22. La CTU grafologica espletata in tale fase ha permesso di accertare la veridicità della firma apposta dal
fideiussore. Nel merito quindi si è rivelata sostanzialmente infondata l’opposizione svolta dal C. e del tutto
fondata la domanda di adempimento dell’obbligazione di pagamento svolta dalla banca, sin dalla prima
fase monitoria, nei confronti del Sig. C., con ogni conseguenza in ordine alle spese di giudizio, da calcolarsi
sulla base della nota spese prodotta e delle tabelle in uso.

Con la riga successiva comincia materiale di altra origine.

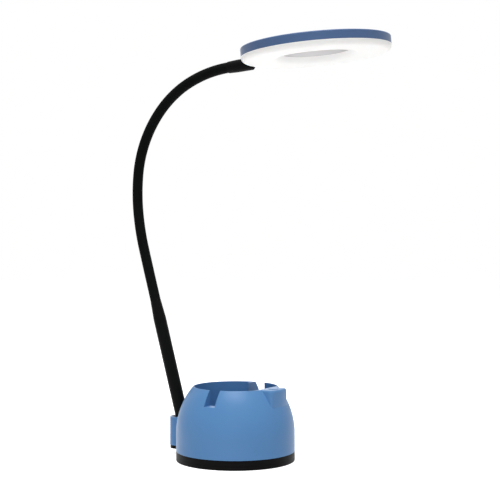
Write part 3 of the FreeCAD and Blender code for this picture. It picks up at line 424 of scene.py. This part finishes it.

Con la conseguenza che l’appello, incentrato
sull’errore processuale commesso dal primo giudice, si è rivelato sostanzialmente infondato nella parte
riguardante la questione di merito, con ulteriore dispendio di energie e spese anche a carico della parte
appellata.
Sulle spese
23. Attesa la sostanziale soccombenza dell’opponente appellante, le spese del giudizio di primo grado,
liquidate in € 4000,00, oltre spese forfettarie , Iva e CPA , e quelle di tale fase di giudizio, liquidate in €
5.000,00 , oltre spese forfettarie, spese di CTU separatamente liquidate, oneri per Iva e CPA , sono poste a
carico dell’appellante in favore della parte appellata, convenuta opposta.
P.Q.M .
La Corte d’appello di Milano, definitivamente pronunciando sull’appello proposto:
I. In riforma della sentenza n. 156/2016 del tribunale di Monza, dichiara procedibile l’opposizione a decreto
ingiuntivo;
II. Nel merito, respinge l’opposizione a decreto ingiuntivo proposta da L. C. nei confronti di I..spa,
confermando integralmente il decreto ingiuntivo opposto;
III. Condanna L. C. al pagamento delle spese del primo grado di giudizio liquidate in € 4000,00, oltre spese
forfettarie , Iva e CPA , e di quelle della fase di appello, liquidate in € 5.000,00, oltre spese forfettarie, spese
di CTU separatamente liquidate, e oneri per Iva e CPA, in favore della parte appellata I.. spa.